Towards Developer- and Task-Tailored Navigation Models

Authors: K. Kevic, T. Fritz.

Developers spend a substantial amount of their time navigating source code to locate the places which are relevant for the task at hand. Current recommendation approaches that support a developer in this costly activity, accentuate different aspects of code structure or a developer’s interaction to infer the elements a developer might want to navigate to next. While some recommendation approaches use models that, for instance, focus predominantly on the source code topology, such as method call relations, others focus on the frequency and recency of previously visited code elements. All of these approaches generally use the same underlying model throughout the change task session, regardless of the specific developer or the type of change task. Thus, they have the implicit premise that developers’ information needs and navigation behaviour stays the same over time and across developers and tasks.

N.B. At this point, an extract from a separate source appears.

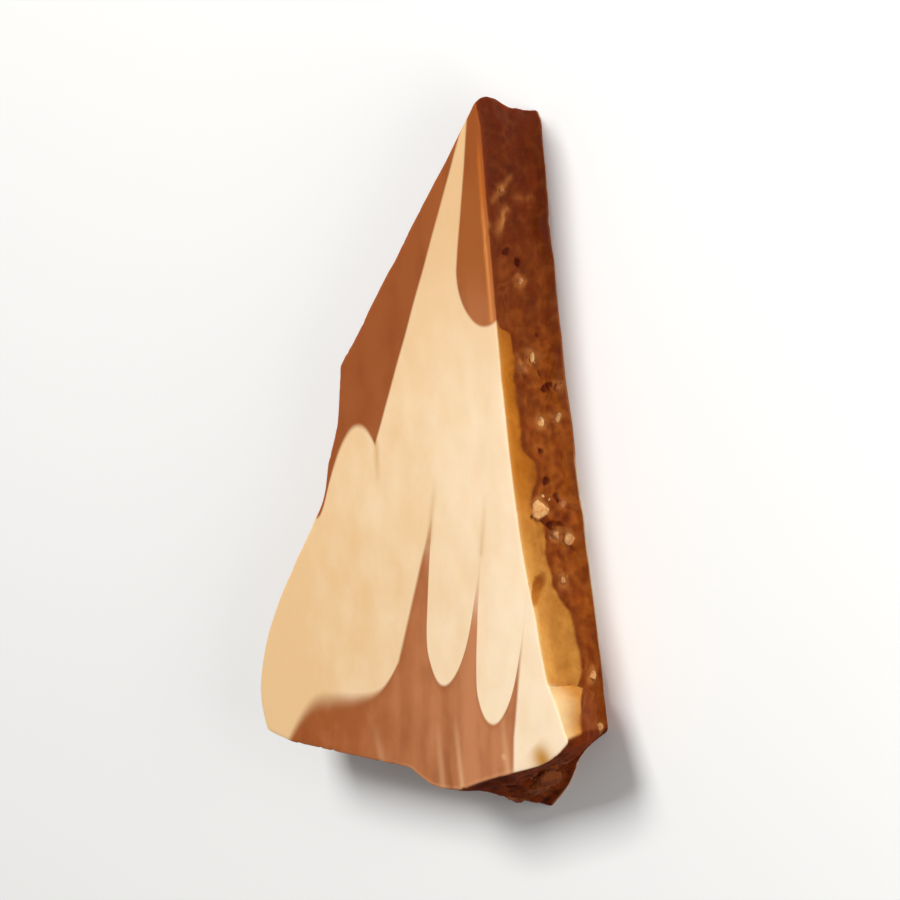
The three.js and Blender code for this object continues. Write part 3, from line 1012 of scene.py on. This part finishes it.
# %% Colours of the face
def face_colour(finish, x, y, share, inside, streaks):
    """Milk, lighter and pinker downwards and to the right as a painted sheen, with painted shade
    beside the drips, and blonde, lighter to the right, partly as painted light. Both have faint
    streaks along the pour, and the milk's rims get a painted glow and a painted highlight."""
    broad = finish.noise(8.0, stretch=(1, 0.4, 1))
    mottle = finish.noise(2.5, detail=3.0, stretch=(1, 0.6, 1))
    from_rim = finish.number("from_rim")
    # painted light makes the blonde lighter to the right; the clouds are its own uneven tone
    pallor_and_light = (x * 0.026 + 0.45 + 0.9 * broad + 0.7 * mottle).most(0.0).least(1.0)
    blonde = pallor_and_light.mix((230, 193, 144), (246, 224, 193))
    blonde = (y.step(6.0, 30.0) * 0.85).mix(blonde, (222, 181, 130))

    # painted sheen: the milk is lighter and pinker to the right and downwards
    milk_top = x.step(-2.0, 8.0).mix((150, 80, 38), (156, 86, 38))
    milk_low = x.step(-16.0, 6.0).mix((158, 86, 42), (182, 116, 74))
    right = x.step(5.0, 7.5)
    grain = (0.3 + 0.7 * x.step(-10.0, 2.0)) * streaks + 0.6 * mottle
    lighter = grain.most(0.0) * 1.4 * y.step(20.0, -24.0)
    darker = (-grain).most(0.0) * 1.4
    # painted shade on the milk beside the blonde's drips
    shade_beside_blonde = (-inside).step(1.1, 0.1) * y.step(-4.0, -14.0)
    faint = (y + 0.75 * x).step(-11.5, -2.5) * y.step(3.0, 0.0) * x.step(-4.0, -2.0)
    # painted glow: the milk's right rim is bright orange, as light shining through the thin edge
    painted_edge_glow = from_rim.step(0.95, 0.35) * milk_tongue(x, y).step(0.0, 0.4)
    painted_edge_glow = painted_edge_glow * (0.2 + 0.8 * from_rim.step(0.0, 0.35)) * y.step(40.5, 35.5)
    # painted highlight along the face's bottom rim
    low_rim_highlight = from_rim.step(0.4, 0.1) * y.step(-29.0, -32.0) * x.step(-8.0, 2.0)
    milk = washed(
        y.step(6.0, -20.0).mix(milk_top, milk_low),
        (right * y.step(30.0, 38.0) * 0.4, (140, 64, 18)),
        # painted sheen on the right
        (right * y.step(26.0, 18.0) * 0.25, (206, 140, 98)),
        (lighter.least(0.25) + 0.04, (206, 140, 98)),
        (darker.least(0.3), (124, 60, 24)),
        (shade_beside_blonde * 0.3, (150, 82, 38)),
        (faint * 0.9, blonde),
        (painted_edge_glow * 0.85, y.step(34.0, 27.0).mix((190, 104, 40), (214, 136, 72))),
        (low_rim_highlight * 0.3, (226, 166, 116)),
    )
    brushed = streak_tint(x, y)
    return washed(
        share.mix(milk, blonde),
        (brushed.most(0.0), (232, 184, 140)),
        ((-brushed).most(0.0), share.most(faint).mix((136, 70, 32), (192, 136, 58))),
    )


# %% [markdown]
# Cut chocolate is deeper and warmer than set chocolate, partly for its rough texture and partly
# as painted shade, and the hollows of the relief get painted shade. Each colour is a pair, as
# painted light makes the shard lighter towards its lower end.

# %% Colours of the breaks
CUT_MILK = [
    # higher up, lower down, which is lighter as painted light
    ((72, 21, 0), (104, 38, 2)),  # in hollows
    ((112, 43, 4), (160, 82, 14)),  # raised
    ((106, 32, 4), (142, 54, 12)),  # raised and reddish
    ((134, 62, 20), (180, 100, 40)),  # spots of fudge
]
CUT_BLONDE = [
    # higher up, lower down, which is lighter as painted light
    ((128, 60, 6), (164, 96, 26)),  # tan in hollows
    ((168, 94, 14), (210, 146, 64)),  # tan
    ((168, 94, 12), (202, 134, 52)),  # ochre in hollows
    ((196, 118, 28), (230, 166, 82)),  # ochre
    ((206, 138, 56), (232, 182, 108)),  # cream
]
NOTCH_Y, NOTCH_DEPTH, NOTCH_TILT = -11.8, 1.5, 0.75
NOTCH_HALF_WIDTH, NOTCH_HALF_HEIGHT = 1.2, 1.8


def cut_milk(finish, x, y, depth, raised, beneath, low):
    """Milk: lighter downwards as painted light, with painted shade in the hollows and on the
    bottom break, darker just beneath the blonde, and with soft spots of fudge and of red."""
    # painted light: each pair is lighter lower down; the first is painted shade in the hollows
    hollow_shade, light, reddish, fudge = [y.step(36.0, 0.0).mix(*pair) for pair in CUT_MILK]
    hue = finish.noise(2.4, detail=1.0)
    spots = finish.noise(1.1, detail=0.5)
    light = (hue * 2.0).most(0.0).least(0.6).mix(light, reddish)
    return washed(
        raised.mix(hollow_shade, light),
        ((spots * 1.5).most(0.0), fudge),
        ((spots * -1.8).most(0.0), (104, 28, 2)),
        (beneath * 0.45, (104, 34, 0)),
        (y.step(-22.5, -26.0) * x.step(0.0, 5.0) * 0.45, (124, 46, 0)),
        (depth.step(0.9, 0.1) * 0.5, (126, 52, 4)),
        # painted shade on the bottom break
        (low, (raised + spots).step(0.0, 1.0).mix((56, 12, 0), (112, 42, 6))),
    )


def cut_blonde(x, y, depth, raised, patches, specks):
    """Blonde, deeper than on the face partly as painted shade: cream at the face's edge as a
    painted highlight, ochre under it and tan deeper down, with painted shade in the hollows. The
    bevel at the lower right is painted pale and gold where light catches it, and one round notch
    is a deeper brown, more so towards the tip."""
    # painted light: lighter lower down; the pairs in hollows are painted shade
    lit_lower_down = y.step(2.0, -12.0)
    tan_hollow_shade, tan, ochre_hollow_shade, ochre, cream = [lit_lower_down.mix(*pair) for pair in CUT_BLONDE]
    tan, ochre = raised.mix(tan_hollow_shade, tan), raised.mix(ochre_hollow_shade, ochre)
    lit_gold = raised.mix((188, 116, 40), (216, 148, 66))
    further = depth - 0.35 * (y + 23.0) + 0.8 * (y + 24.2).most(0.0) + 0.5 * patches
    # painted light: the bevel is pale and gold where it faces the light
    lit_bevel = (y + BEVEL["slant"] * depth).step(-21.5, -22.1) * x.step(0.0, 5.0)
    duller = (y + 13.8).size().step(2.2, 0.6) * depth.step(0.3, 1.2)
    under = depth - NOTCH_DEPTH
    down = under / NOTCH_HALF_HEIGHT
    along = y - NOTCH_Y - NOTCH_TILT * under + 0.3 * patches + 0.8 * specks
    along = along / NOTCH_HALF_WIDTH
    notch = (1.0 - down * down - along * along).step(-0.15, 0.7) * x.step(10.0, 11.0)
    # a round notch of deeper brown, more so towards the tip
    notch_brown = (along + down).step(-0.8, 1.0).mix((184, 108, 24), (140, 64, 0))
    return washed(
        (depth + 0.8 * patches).step(0.9, 3.8).mix(ochre, tan),
        # painted highlight: cream along the face's rim
        (depth.step(1.1, 0.0), cream),
        (y.step(13.0, 18.5) * 0.55, (140, 72, 16)),
        (lit_bevel, further.step(0.3, 4.5).mix((240, 206, 150), lit_gold)),
        (duller * 0.35, (184, 112, 38)),
        (notch * 0.9, notch_brown),
    )


def break_colour(finish, x, y, depth, share, layer, low):
    """Milk and blonde by the blonde's share, stained round crunch by the tint, which is painted
    shade in pits and cracks.
    """
    patches = finish.noise(1.5, detail=3.0)
    specks = finish.noise(0.45, detail=2.0)
    raised = (finish.number("relief") + 0.3 * patches + 0.2 * specks).step(-0.4, 0.3)
    beneath = (depth - layer).step(1.2, 0.4)
    tint = finish.number("tint")
    milk = cut_milk(finish, x, y, depth, raised, beneath, low)
    blonde = cut_blonde(x, y, depth, raised, patches, specks)
    return washed(
        share.mix(milk, blonde),
        (tint.most(0.0) * 0.8, (200, 126, 62)),
        # painted shade in pits and cracks
        ((-tint).most(0.0) * 0.8, (82, 16, 2)),
    )


print("pairs of colours:", len(CUT_MILK), "for milk and", len(CUT_BLONDE), "for blonde")

# %% [markdown]
# The face and the breaks are one piece, so they are one material, and the mask named cut
# tells them apart. Light goes a little way in, and what is finer than the mesh is a bump.

# %% Marbled chocolate
def chocolate_finish():
    finish = Finish("marbled_chocolate")
    x, y, z = finish.axes()
    depth = THICKNESS - z
    streaks = finish.noise(2.6, stretch=(1, 0.12, 1))
    share, inside, layer, low = marbling(finish, x, y, depth)
    face = face_colour(finish, x, y, share, inside, streaks)
    broken = break_colour(finish, x, y, depth, share, layer, low)
    cut = depth.step(0.0, 0.26) * z.step(0.05, 0.35)
    waves = 0.05 * finish.noise(6.0, detail=1.0) + 0.012 * streaks
    grain = 0.1 * finish.noise(0.4, detail=3.0) + 0.16 * finish.noise(1.2)
    finish.set(
        Base_Color=cut.mix(face, broken),
        Roughness=0.36 + 0.14 * cut + 0.3 * low * cut + 0.1 * streaks,
        Normal=finish.bump(waves + cut * grain),
        Subsurface_Weight=0.3,
        Subsurface_Radius=(1.0, 0.42, 0.16),
        Subsurface_Scale=1.2 * MM,
        Specular_IOR_Level=0.07,
    )
    return finish.material


chocolate.data.materials.append(chocolate_finish())
print("nodes in the chocolate:", len(chocolate.data.materials[0].node_tree.nodes))

# %% [markdown]
# The crunch is cooked sugar and butter: amber where it is clear, and cream, with a tone near
# 1, where it is full of tiny bubbles. A tone below 0 is painted shade, for crunch on the bottom
# break. Where a bit meets the break, chocolate is smeared over it.

# %% Caramel crunch
def crunch_finish():
    finish = Finish("caramel_crunch")
    tone = finish.number("tone")
    patches = finish.noise(0.7)
    milky = (patches + 0.5).step(0.3, 0.7)
    amber = milky.mix((138, 60, 12), (190, 106, 44))
    cream = milky.mix((220, 156, 90), (238, 190, 128))
    dark = (-tone).most(0.0)
    smeared = (finish.number("rise") + 0.3 * patches).step(0.26, 0.0)
    finish.set(
        Base_Color=washed(
            amber,
            ((tone + 0.3 * patches).step(0.2, 0.85), cream),
            # painted shade on the crunch of the bottom break
            (dark, (98, 38, 8)),
            (smeared * 0.85, (140, 72, 24)),
        ),
        Roughness=0.34 + 0.25 * (patches + 0.5) + 0.35 * dark,
        Coat_Weight=0.12 * (1.0 - dark),
        Normal=finish.bump(0.14 * finish.noise(0.3, detail=3.0)),
        Subsurface_Weight=0.5,
        Subsurface_Radius=(1.0, 0.55, 0.2),
        Subsurface_Scale=0.8 * MM,
        Specular_IOR_Level=0.25,
        Coat_Roughness=0.2,
    )
    return finish.material


crunch.data.materials.append(crunch_finish())
print("nodes in the crunch:", len(crunch.data.materials[0].node_tree.nodes))

# %% [markdown]
# The set is plain: a pale floor, a soft key light from above the tip, a weaker one on the
# break and even fill from all round. Small lamps would make hard spots of gloss.

# %% Floor and lights
FLOOR_HALF = 1.5
FILL_COLOUR, FILL_STRENGTH = (1.0, 0.98, 0.96, 1.0), 0.23
LIGHT_COLOUR = (1.0, 0.985, 0.96)
LIGHTS = [
    # name, direction, distance, size, power
    ("key", (-0.198, 0.574, 0.795), 0.7, 0.28, 4.65),
    ("break fill", (0.93, 0.15, 0.35), 0.3, 0.16, 0.4),
]

floor_mesh = bpy.data.meshes.new("floor")
floor_corners = FLOOR_HALF * np.array([(-1, -1, 0), (1, -1, 0), (1, 1, 0), (-1, 1, 0)])
floor_mesh.from_pydata(floor_corners.tolist(), [], [(0, 1, 2, 3)])
floor = new_object("floor", floor_mesh)
floor_finish = Finish("floor")
floor_shade = floor_finish.noise(60.0) + 0.5
floor_colour = floor_shade.mix((240, 241, 242), (243, 244, 244))
floor_finish.set(Base_Color=floor_colour, Roughness=0.7)
floor_mesh.materials.append(floor_finish.material)

world = bpy.data.worlds.new("studio")
world.use_nodes = True
background = world.node_tree.nodes["Background"]
background.inputs["Color"].default_value = FILL_COLOUR
background.inputs["Strength"].default_value = FILL_STRENGTH
bpy.context.scene.world = world

for name, direction, distance, size, power in LIGHTS:
    lamp = bpy.data.lights.new(name, "AREA")
    lamp.energy = power
    lamp.size = size
    lamp.color = LIGHT_COLOUR
    light = new_object(name, lamp)
    light.location = Vector(direction).normalized() * distance
    light.rotation_euler = Vector(direction).to_track_quat("Z", "Y").to_euler()
print("lights:", [row[0] for row in LIGHTS])

# %% [markdown]
# The camera looks at the face from the right and a little from the tip's side, from far away
# and with a long lens, so that parallel lines stay nearly parallel.

# %% Camera
FACE_TURN = math.radians(46)
CAMERA_RISE = math.radians(12)
LENS = 500.0
SENSOR = 36.0
VIEW_HEIGHT = 0.102
VIEW_CENTRE = Vector((0.001, -0.001, 0.005))

towards_camera = Vector((
    math.sin(FACE_TURN) * math.cos(CAMERA_RISE),
    math.sin(CAMERA_RISE),
    math.cos(FACE_TURN) * math.cos(CAMERA_RISE),
))
side = Vector((0, 1, 0)).cross(towards_camera).normalized()
up = towards_camera.cross(side)
camera_data = bpy.data.cameras.new("camera")
camera_data.lens = LENS
camera_data.sensor_width = SENSOR
camera = new_object("camera", camera_data)
camera.location = VIEW_CENTRE + towards_camera * VIEW_HEIGHT * LENS / SENSOR
camera.rotation_euler = Matrix([side, up, towards_camera]).transposed().to_euler()
bpy.context.scene.camera = camera
bpy.context.scene.view_settings.view_transform = "Standard"
print("camera", round(camera.location.length, 2), "m away")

In on our research on developers’ navigation, we saw, however, that a developer’s navigation behaviour varies a lot over the course of a change task and across developers. This suggests that a model that dynamically adapts to the developer’s navigation behaviour and information needs could provide much better support in recommending relevant elements to developers. The goal of the presented work is to investigate how a developer’s information needs and navigation behaviour change over the course of a change task. With a better understanding, we will be able to develop recommendation models that better tailor the recommendations to the developer and the tasks and thus provide more relevant recommendations.